Entretanto, nem tudo é perfeito, a começar pelo ritmo do filme. No caso de "O Grande Gatsby", o problema não é que o filme canse ou pareça longo demais (algo que não acontece, apesar de ter quase duas horas e meia de duração), na verdade, a falha é do próprio Baz Luhrmann. É uma constante em todos os seus filmes o mesmo problema no andamento do filme: o primeiro ato é corrido, frenético, cheio de cortes rápidos e recheados de acontecimentos, enquanto que nos segundo e terceiro atos, o diretor consegue se acalmar e leva o filme no embalo certo. Isso, pelo que parece, já se tornou um cacoete infeliz na maneira Luhrmann de dirigir. Eu espero, sinceramente, que um dia ele consiga se livrar disso, pois, na maioria das vezes, é isso que impede os seus filmes de serem ótimos.
Uma outra coisa que me incomodou foi a insistência do diretor em deixar claro para você as metáforas da trama de Fitzgerald. Acho que não sou só eu que já estava cansado de ver tantas vezes a luz verde do farol de East Egg ou os olhos no outdoor do doutor T.J. Eckleberg. Além disso, para deixar claro para o espectador o significado dessas imagens, Luhrmann faz questão que as personagens falem de otimismo e esperança enquanto apontam para o farol da luz verde ou de, até mesmo, pôr um indivíduo para falar "Deus vê tudo" enquanto a câmera sobrevoa o outdoor. Em resumo, não era necessário martelar a mesmo coisa o tempo todo na cabeça do espectador para que ele entendesse tudo mastigadinho. O interessante seria que ele mesmo descobrisse o significado da luz verde e dos olhos do doutor oftalmologista.

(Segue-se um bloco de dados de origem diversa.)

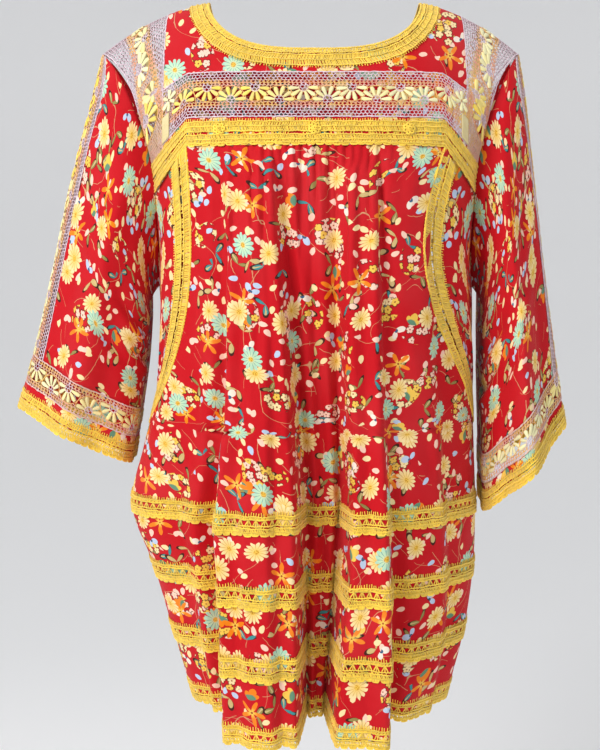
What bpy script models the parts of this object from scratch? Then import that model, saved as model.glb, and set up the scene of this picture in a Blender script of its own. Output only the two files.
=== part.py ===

"O Grande Gatsby" está bem longe de ser a porcaria que muitos críticos vem dizendo por aí, porém possui os mesmos problemas de todos os filmes do diretor Baz Luhrmann, que mostra, que apesar de entregar bons filmes, não tem evoluído como diretor. Apesar de ter gostado muito dessa nova versão de "Gatsby", ainda pretendo fazer o mesmo que Nick Carraway: sentar na praia e observar a luz verde para ver se um dia Luhrmann faz o épico perfeito que, aparentemente, ele almeja tanto fazer.